**AIM OF THE TASK**
Find every line in the records below that contains the word "part", and copy each such line.

**DATASET CONTENT**
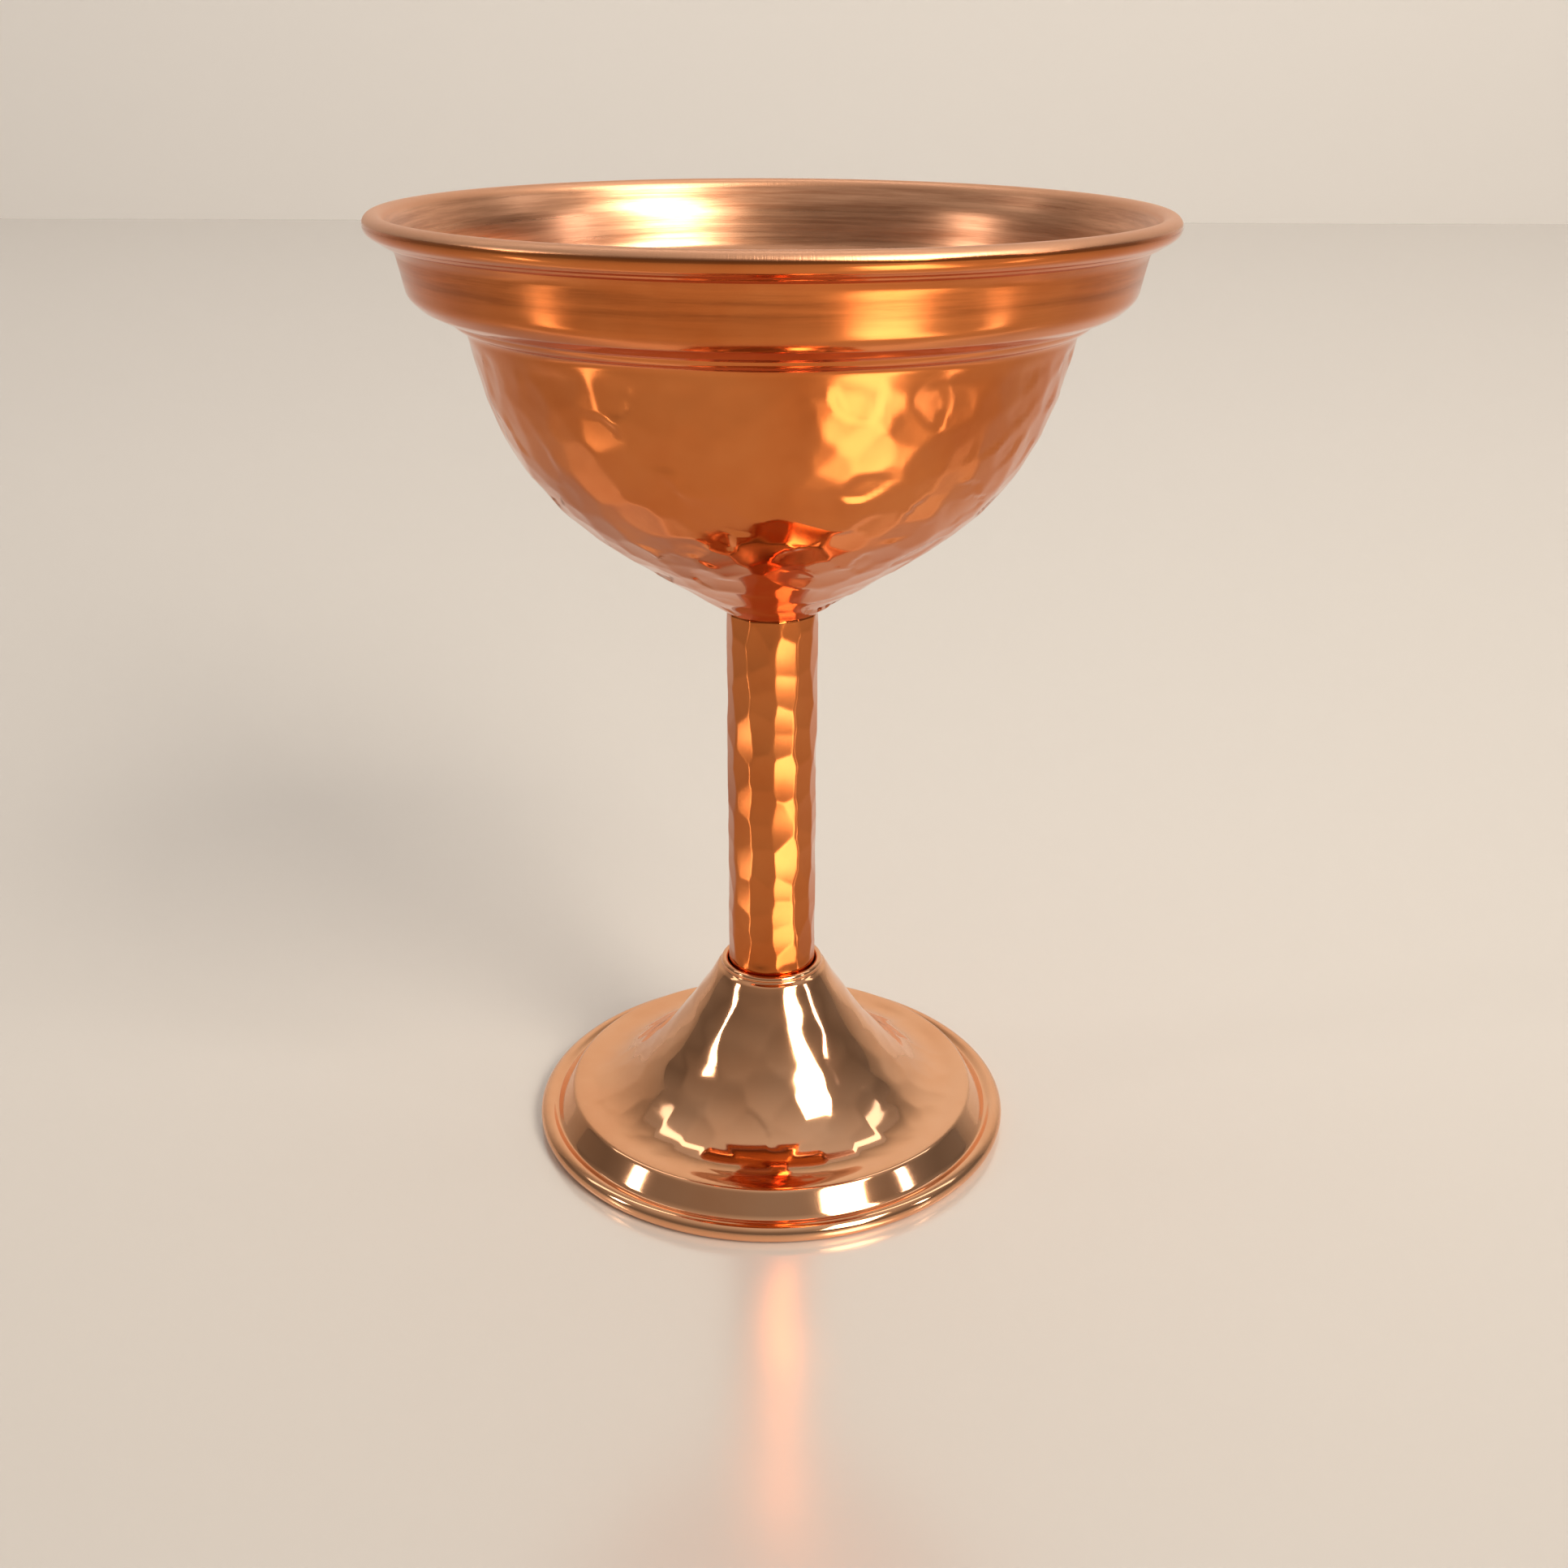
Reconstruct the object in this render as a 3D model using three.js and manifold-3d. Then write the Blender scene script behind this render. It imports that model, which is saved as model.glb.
* * *
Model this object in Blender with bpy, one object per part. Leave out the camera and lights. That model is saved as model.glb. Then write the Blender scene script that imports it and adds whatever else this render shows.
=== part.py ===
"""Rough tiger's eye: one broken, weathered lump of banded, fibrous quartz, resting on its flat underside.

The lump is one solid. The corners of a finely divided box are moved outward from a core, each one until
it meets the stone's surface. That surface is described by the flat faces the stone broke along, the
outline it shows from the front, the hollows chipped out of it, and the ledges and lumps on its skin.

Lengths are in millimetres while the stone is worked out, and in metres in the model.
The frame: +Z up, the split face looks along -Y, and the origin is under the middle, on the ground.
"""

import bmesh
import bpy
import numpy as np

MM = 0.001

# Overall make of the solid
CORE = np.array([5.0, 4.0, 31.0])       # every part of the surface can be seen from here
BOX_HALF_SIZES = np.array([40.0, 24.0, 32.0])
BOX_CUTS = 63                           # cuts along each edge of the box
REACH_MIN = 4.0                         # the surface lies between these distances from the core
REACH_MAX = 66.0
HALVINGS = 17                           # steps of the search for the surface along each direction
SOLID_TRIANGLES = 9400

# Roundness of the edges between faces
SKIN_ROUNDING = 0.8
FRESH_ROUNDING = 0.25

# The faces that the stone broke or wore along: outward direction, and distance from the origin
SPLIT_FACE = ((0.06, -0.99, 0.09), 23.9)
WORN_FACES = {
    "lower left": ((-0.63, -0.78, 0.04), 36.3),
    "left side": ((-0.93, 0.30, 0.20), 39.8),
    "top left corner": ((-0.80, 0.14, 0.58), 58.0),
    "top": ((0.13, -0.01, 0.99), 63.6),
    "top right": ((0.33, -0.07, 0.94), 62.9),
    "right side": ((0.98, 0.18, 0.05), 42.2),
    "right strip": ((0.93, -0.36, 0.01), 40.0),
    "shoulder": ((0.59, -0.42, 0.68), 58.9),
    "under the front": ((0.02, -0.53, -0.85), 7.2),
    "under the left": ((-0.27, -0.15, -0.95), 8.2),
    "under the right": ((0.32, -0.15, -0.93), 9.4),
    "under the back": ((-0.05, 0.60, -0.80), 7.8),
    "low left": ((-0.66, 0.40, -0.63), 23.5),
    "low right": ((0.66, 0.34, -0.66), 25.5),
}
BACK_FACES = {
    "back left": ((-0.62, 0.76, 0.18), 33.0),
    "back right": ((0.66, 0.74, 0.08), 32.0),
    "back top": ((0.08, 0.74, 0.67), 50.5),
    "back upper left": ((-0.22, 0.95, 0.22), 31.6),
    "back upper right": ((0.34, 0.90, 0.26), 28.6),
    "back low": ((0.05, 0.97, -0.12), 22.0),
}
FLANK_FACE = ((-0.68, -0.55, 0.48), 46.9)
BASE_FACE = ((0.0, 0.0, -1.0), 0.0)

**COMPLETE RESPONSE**
Model this object in Blender with bpy, one object per part. Leave out the camera and lights. That model is saved as model.glb. Then write the Blender scene script that imports it and adds whatever else this render shows.
=== part.py ===
CORE = np.array([5.0, 4.0, 31.0])       # every part of the surface can be seen from here